The neons in Postcards From Vegas are all existing signs, remade in metre-high (or thereabouts) miniature. The postcards are Cibachrome prints, blown up to match, and thus revealing some of their charming details: creases, pin-marks and inexpertly hand-tinted colours. While most of the neons are based on signs in Las Vegas, the places evoked by each piece are unreal, located somewhere in the past of the collective imagination. "People don't send postcards like they used to," says Nick (Nicky to her friends). "When we were younger, they were the best way to get an image and an idea of another place."

Originally, the couple conceived a mash-up of neons and original photographs, then Rob recalled his youth. "I used to keep every postcard I was sent, and if I went round to a friend or relative's house and they'd been sent postcards, I'd nick those too. I lost interest when I got old enough to be interested in girls, but I phoned my mum to check if she still had my collection, and she dug them out of the attic."
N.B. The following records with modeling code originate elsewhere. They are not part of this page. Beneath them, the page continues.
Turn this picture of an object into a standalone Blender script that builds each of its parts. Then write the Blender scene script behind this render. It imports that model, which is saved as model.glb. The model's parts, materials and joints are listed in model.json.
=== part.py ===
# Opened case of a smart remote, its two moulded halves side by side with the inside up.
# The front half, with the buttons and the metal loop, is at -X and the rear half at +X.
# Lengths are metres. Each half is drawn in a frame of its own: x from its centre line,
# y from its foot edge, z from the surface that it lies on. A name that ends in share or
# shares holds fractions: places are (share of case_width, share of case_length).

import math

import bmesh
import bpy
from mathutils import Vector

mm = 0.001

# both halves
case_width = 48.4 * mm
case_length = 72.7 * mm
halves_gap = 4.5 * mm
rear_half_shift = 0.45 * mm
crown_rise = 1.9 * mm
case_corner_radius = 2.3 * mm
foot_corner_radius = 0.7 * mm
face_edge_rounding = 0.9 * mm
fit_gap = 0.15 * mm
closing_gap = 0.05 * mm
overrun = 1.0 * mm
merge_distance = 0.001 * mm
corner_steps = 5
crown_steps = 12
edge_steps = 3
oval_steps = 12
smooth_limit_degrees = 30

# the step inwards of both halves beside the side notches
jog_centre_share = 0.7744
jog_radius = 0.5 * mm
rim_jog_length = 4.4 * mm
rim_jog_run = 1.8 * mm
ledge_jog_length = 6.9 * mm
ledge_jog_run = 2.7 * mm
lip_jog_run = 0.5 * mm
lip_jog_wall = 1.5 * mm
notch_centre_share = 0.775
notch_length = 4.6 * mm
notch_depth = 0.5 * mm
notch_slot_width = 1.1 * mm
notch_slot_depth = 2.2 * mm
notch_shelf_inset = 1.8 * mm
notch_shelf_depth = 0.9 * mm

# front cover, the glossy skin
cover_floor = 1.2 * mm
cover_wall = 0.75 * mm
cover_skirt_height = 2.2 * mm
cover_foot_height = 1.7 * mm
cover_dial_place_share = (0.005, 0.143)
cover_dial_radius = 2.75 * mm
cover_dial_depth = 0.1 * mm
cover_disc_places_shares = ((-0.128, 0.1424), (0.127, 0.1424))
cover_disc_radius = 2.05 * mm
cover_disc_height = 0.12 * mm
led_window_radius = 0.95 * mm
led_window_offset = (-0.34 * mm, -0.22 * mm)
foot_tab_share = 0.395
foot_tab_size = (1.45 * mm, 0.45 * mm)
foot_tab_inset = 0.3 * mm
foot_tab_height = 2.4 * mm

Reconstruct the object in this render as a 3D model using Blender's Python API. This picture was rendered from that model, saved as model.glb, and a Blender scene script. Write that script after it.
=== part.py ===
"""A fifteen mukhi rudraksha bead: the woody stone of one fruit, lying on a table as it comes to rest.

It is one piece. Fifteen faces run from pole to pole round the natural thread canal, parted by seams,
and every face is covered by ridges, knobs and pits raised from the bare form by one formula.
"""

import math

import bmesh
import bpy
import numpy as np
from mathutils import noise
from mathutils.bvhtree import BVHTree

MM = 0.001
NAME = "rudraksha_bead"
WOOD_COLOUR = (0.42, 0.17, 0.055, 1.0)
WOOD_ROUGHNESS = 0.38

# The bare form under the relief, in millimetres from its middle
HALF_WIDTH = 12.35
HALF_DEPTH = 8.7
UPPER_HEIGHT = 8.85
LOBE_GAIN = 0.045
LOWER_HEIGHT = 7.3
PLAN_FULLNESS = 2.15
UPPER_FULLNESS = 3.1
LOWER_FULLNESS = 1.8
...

The pair put together around 150 computer mock-ups of postcard/neon combinations, editing their selection until they agreed on the 14 that make up the show. Their initial considerations were aesthetic, says Nick, but they both developed differing textual interpretations of each piece. They're reluctant to reveal them, though: "You're meant to draw your own conclusions," says Nicky.

Helpfully, art critic Alastair Sooke has drawn some in his introductory essay to the exhibition catalogue: "These juxtapositions have a surreal, nonsensical quality," he writes, "not unlike those witty paintings by Magritte in which words do not match the images they label." And yet, "There is also a subtle correspondence ... after seeing Pioneer Pawn, it is impossible to look at Neuschwanstein Castle without thinking of the overblown casinos aping far-flung architectural styles in the Nevada Desert ... This is the world we live in, where culture is co-opted for tawdry ends."

More than anything, the works are beautiful objects: moreish, narcotic even – and dangerously collectible. "Considering neon is a 100-year-old technology," says Rob, "the quality of light it produces is still pretty much unrivalled. In terms of the colours they generate, LEDs have nothing on neon."